Les pères sortent d'un livre de Sempé. C'est Raoul Taburin contre saint Thomas d'Aquin. Dans le ventre mou du classement, on retrouve le père Jean-Baptiste de Barmon: «plus jeune recteur du Morbihan», dit-il avec une fierté de jeune coq. Jean-Bapiste fait la tournée de ses paroissiens «à bicyclette, ce qui fait au bout du compte 20 kilomètres par jour», et «sur un vélo de facteur», ajoute-t-il en haussant le col. Dans la famille Barmon, «on trouve deux abbés», probablement des amiraux avec le nez de traviole et de grosses lunettes, mais pas de cycliste professionnel: «Je venais d'avoir 5 ans et je voulais être prêtre.
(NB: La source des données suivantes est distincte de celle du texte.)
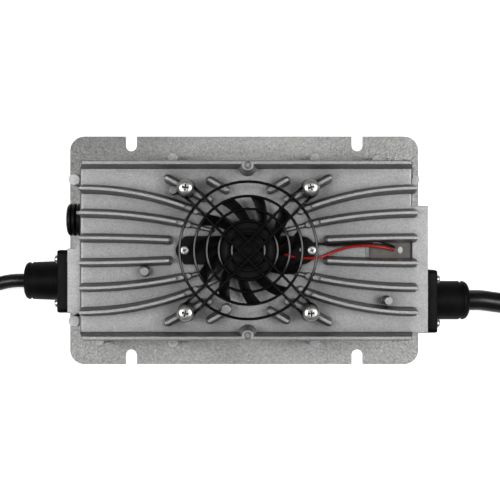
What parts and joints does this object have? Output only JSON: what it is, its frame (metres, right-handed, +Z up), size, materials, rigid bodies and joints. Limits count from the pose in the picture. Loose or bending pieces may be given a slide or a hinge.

Ça ne m'a plus quitté depuis», rigole ce saisissant recteur de 33 ans qui a fini la course toute langue dehors (21e).

«110 kilos dans les faux plats». «Et si on crève, on fait comment?», interroge un jeune père. Et fuse alors cette magnifique réponse: «Pour le dépannage, ça dépend de quelle communauté tu es, mon vieux.» Cette course possède de bien grands mérites. Elle permet des rencontres entre les contraires. Bernard Lebeau, 60 ans, prêtre ouvrier «dans les quartiers chauds de Rouen et aumonier des prisons», qui circule à bicyclette (14e au général) et le père Guilhem de Ferrières, 32 ans (21e), de la communauté Saint-Martin (soutane et gros brodequins). A priori, rien de commun entre les deux hommes d'Eglise: «Sauf le vélo, ça nous permet de causer d'autres choses que de nos conneries habituelles: il n'y a pas que l'âme dans la vie!, explique Bernard Lebeau. On doit aussi s'occuper de notre corps, et le vélo, c'est un sport parfait.»

On doit toutefois déplorer un abandon. Celui de François-Xavier Hore, 34 ans, curé à Sapporo (Japon): «Ça faisait quinze ans que je n'avais pas sorti mon vélo du grenier. Faut dire que moi-même, question condition physique, je sors du grenier: je traîne 110 kilos dans les faux plats.» On dira ce qu'on voudra, mais c'est quand même mieux que faire les vêpres à cloche-pied.

(1) Prière que l'on dit avant les repas.